Above all, FAS children need stability and structure. But what happens to native kids with FAS is guaranteed to make them worse. Their home lives are often violent and chaotic. If they're taken into care, they're bounced around from foster home to foster home. Any foster family that offers a stable home by way of adoption will be blocked by band politics. It is a recipe for ruin.
Currently, two Ontario families are fighting to adopt two half-native girls they have fostered since shortly after birth. But the birth mother's native band, 4,000 kilometres away in Squamish, is fighting, and the fight is messy, costly and prolonged. The band has deep pockets. Now it has launched a constitutional challenge in an effort to block the adoptions. The local children's aid society wants to send the kids back, too (where they will be placed with a single white woman with band connections), and this week Phil Fontaine weighed in with a letter to the judge that cited the usual "loss of culture" arguments. The constitutional challenge could cost hundreds of thousands of dollars to fight, and the girls' would-be parents are out of money.
Three years ago, Ms. Newman went back to the reserve again, where she spent the summer working in the band's accounting office. Everybody told her how lucky she had been. They admired her success in life. She tried to talk to some of her cousins about going away to college. "Imagine what you could do if you went away and got educated," she told them. "Imagine how you could help First Nations people." But she couldn't connect. "It's really hard for them to grasp the concept of leaving the reserve."
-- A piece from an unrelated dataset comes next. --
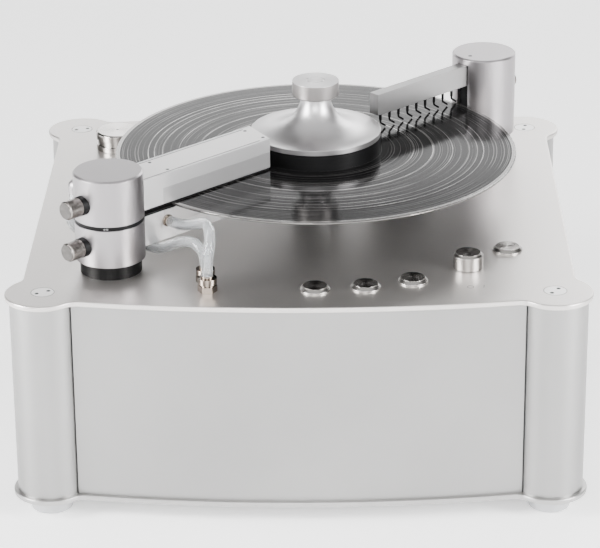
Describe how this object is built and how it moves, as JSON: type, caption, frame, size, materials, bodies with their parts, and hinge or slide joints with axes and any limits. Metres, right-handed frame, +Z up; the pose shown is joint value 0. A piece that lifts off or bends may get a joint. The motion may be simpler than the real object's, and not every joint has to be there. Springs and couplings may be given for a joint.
{
  "type": "record cleaning machine",
  "caption": "Table-top machine that washes a vinyl record between spray nozzles and dries both its sides with two swinging suction arms.",
  "frame": {"origin": "on the floor, under the middle of the case", "axes": "+Z up, front panel with the controls towards -Y, suction tower at -X -Y, brush tower at +X +Y"},
  "size_m": [0.414, 0.395, 0.2645],
  "materials": {
    "satin_aluminium": "bead-blasted, silver anodised",
    "deck_aluminium": "fine satin, silver anodised",
    "polished_steel": "turned and polished",
    "black_anodised": "satin black anodised",
    "record_vinyl": "grooved and glossy",
    "black_rubber": "matt black",
    "foot_plastic": "pale, slightly translucent",
    "hose_clear": "clear, slightly milky tube",
    "nickel_brass": "nickel-plated, bright",
    "black_plastic": "moulded black",
    "tank_plastic": "natural white moulded",
    "board_green": "green circuit board",
    "bare_steel": "machined"
  },
  "bodies": {
    "case": {"top_plate": "deck_aluminium", "bottom_plate": "deck_aluminium", "corner_columns": "satin_aluminium", "front_panel": "satin_aluminium", "rear_panel": "satin_aluminium", "side_panels": "satin_aluminium", "tie_rods": "polished_steel", "feet": "foot_plastic", "spindle_housing": "deck_aluminium", "drive_motor": "bare_steel", "drive_belt": "black_rubber", "tower_rings": "black_anodised", "tower_posts": "bare_steel", "hose_fittings": "nickel_brass", "lower_arm_hose": "hose_clear", "upper_arm_hose": "hose_clear", "fluid_tank": "tank_plastic", "fluid_pump": "black_plastic", "waste_tank": "tank_plastic", "turbine_housing": "black_plastic", "control_board": "board_green", "control_switches": "black_plastic", "power_supply": "bare_steel", "power_inlet": "black_plastic"},
    "turning_record": {"spindle": "bare_steel", "platter_pulley": "deck_aluminium", "label_hub": "deck_aluminium", "record": "record_vinyl"},
    "clamp": {"record_clamp": "satin_aluminium", "clamp_seal": "black_anodised"},
    "upper_arm_group": {"upper_tower_body": "satin_aluminium", "upper_arm": "satin_aluminium", "upper_arm_lid": "satin_aluminium", "upper_lip_holders": "satin_aluminium", "upper_lips": "black_rubber", "upper_knob_collar": "black_anodised"},
    "upper_thumb_knob": {"upper_knob": "polished_steel"},
    "lower_arm_group": {"lower_tower_body": "satin_aluminium", "lower_arm": "satin_aluminium", "lower_arm_lid": "satin_aluminium", "lower_lip_holders": "satin_aluminium", "lower_lips": "black_rubber", "lower_knob_collar": "black_anodised", "lower_hose_port": "polished_steel"},
    "lower_thumb_knob": {"lower_knob": "polished_steel"},
    "brush_tower": {"brush_tower_body": "satin_aluminium", "brush_carrier": "black_anodised", "upper_brush_bar": "satin_aluminium", "lower_brush_bar": "satin_aluminium", "spray_nozzles": "black_plastic", "brush_knob_collar": "black_anodised"},
    "brush_thumb_knob": {"brush_knob": "polished_steel"},
    "button_one": {"button_1": "polished_steel"},
    "button_two": {"button_2": "polished_steel"},
    "button_three": {"button_3": "polished_steel"},
    "button_four": {"button_4": "polished_steel"},
    "power_switch_knob": {"power_knob": "polished_steel"},
    "tank_cap": {"filler_cap": "polished_steel"},
    "motor_drive": {"motor_pulley": "bare_steel"},
    "vacuum_fan": {"turbine_fan": "black_plastic"}
  },
  "joints": [
    {"name": "record_spin", "type": "hinge", "parent": "case", "child": "turning_record", "pos_m": [0.0115, 0.0071, 0.2], "axis": [0, 0, 1], "continuous": true},
    {"name": "motor_pulley_spin", "type": "hinge", "parent": "case", "child": "motor_drive", "pos_m": [0.0996, -0.03103, 0.1], "axis": [0, 0, 1], "continuous": true},
    {"name": "clamp_lift", "type": "slide", "parent": "turning_record", "child": "clamp", "axis": [0, 0, 1], "range_m": [0, 0.06]},
    {"name": "upper_arm_swing", "type": "hinge", "parent": "case", "child": "upper_arm_group", "pos_m": [-0.1346, -0.1256, 0.22], "axis": [0, 0, 1], "range_deg": [0, 58]},
    {"name": "lower_arm_swing", "type": "hinge", "parent": "case", "child": "lower_arm_group", "pos_m": [-0.1346, -0.1256, 0.19], "axis": [0, 0, 1], "range_deg": [0, 15]},
    {"name": "brush_tower_swing", "type": "hinge", "parent": "case", "child": "brush_tower", "pos_m": [0.1442, 0.1364, 0.21], "axis": [0, 0, 1], "range_deg": [0, 65]},
    {"name": "upper_knob_turn", "type": "hinge", "parent": "upper_arm_group", "child": "upper_thumb_knob", "pos_m": [-0.1346, -0.1256, 0.2238], "axis": [-0.6947, -0.7193, 0], "range_deg": [0, 180]},
    {"name": "lower_knob_turn", "type": "hinge", "parent": "lower_arm_group", "child": "lower_thumb_knob", "pos_m": [-0.1346, -0.1256, 0.1923], "axis": [-0.6947, -0.7193, 0], "range_deg": [0, 180]},
    {"name": "brush_knob_turn", "type": "hinge", "parent": "brush_tower", "child": "brush_thumb_knob", "pos_m": [0.1442, 0.1364, 0.2095], "axis": [0.5736, 0.8192, 0], "range_deg": [0, 180]},
    {"name": "button_1_press", "type": "slide", "parent": "case", "child": "button_one", "axis": [0, 0, -1], "range_m": [0, 0.0015], "stiffness_N_per_m": 400, "springref_m": -0.002},
    {"name": "button_2_press", "type": "slide", "parent": "case", "child": "button_two", "axis": [0, 0, -1], "range_m": [0, 0.0015], "stiffness_N_per_m": 400, "springref_m": -0.002},
    {"name": "button_3_press", "type": "slide", "parent": "case", "child": "button_three", "axis": [0, 0, -1], "range_m": [0, 0.0015], "stiffness_N_per_m": 400, "springref_m": -0.002},
    {"name": "button_4_press", "type": "slide", "parent": "case", "child": "button_four", "axis": [0, 0, -1], "range_m": [0, 0.0015], "stiffness_N_per_m": 400, "springref_m": -0.002},
    {"name": "power_knob_turn", "type": "hinge", "parent": "case", "child": "power_switch_knob", "pos_m": [0.12082, -0.12504, 0.17], "axis": [0, 0, -1], "range_deg": [0, 60]},
    {"name": "filler_cap_lift", "type": "slide", "parent": "case", "child": "tank_cap", "axis": [0, 0, 1], "range_m": [0, 0.04]},
    {"name": "vacuum_fan_spin", "type": "hinge", "parent": "case", "child": "vacuum_fan", "pos_m": [-0.104, -0.034, 0.08], "axis": [0, 0, 1], "continuous": true}
  ],
  "couplings": [
    {"joint": "motor_pulley_spin", "follows": "record_spin", "ratio": 5.375}
  ]
}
Carla Newman embodies Phil Fontaine's worst fears. She will never go back to the place she came from, because she's found a better life. She has seen the life she would have had if her mother hadn't given her up. And she doesn't think that children who have found loving homes and parents should be made to suffer that fate either.
"Leave culture out of it," she says fiercely. "You're talking about people's lives."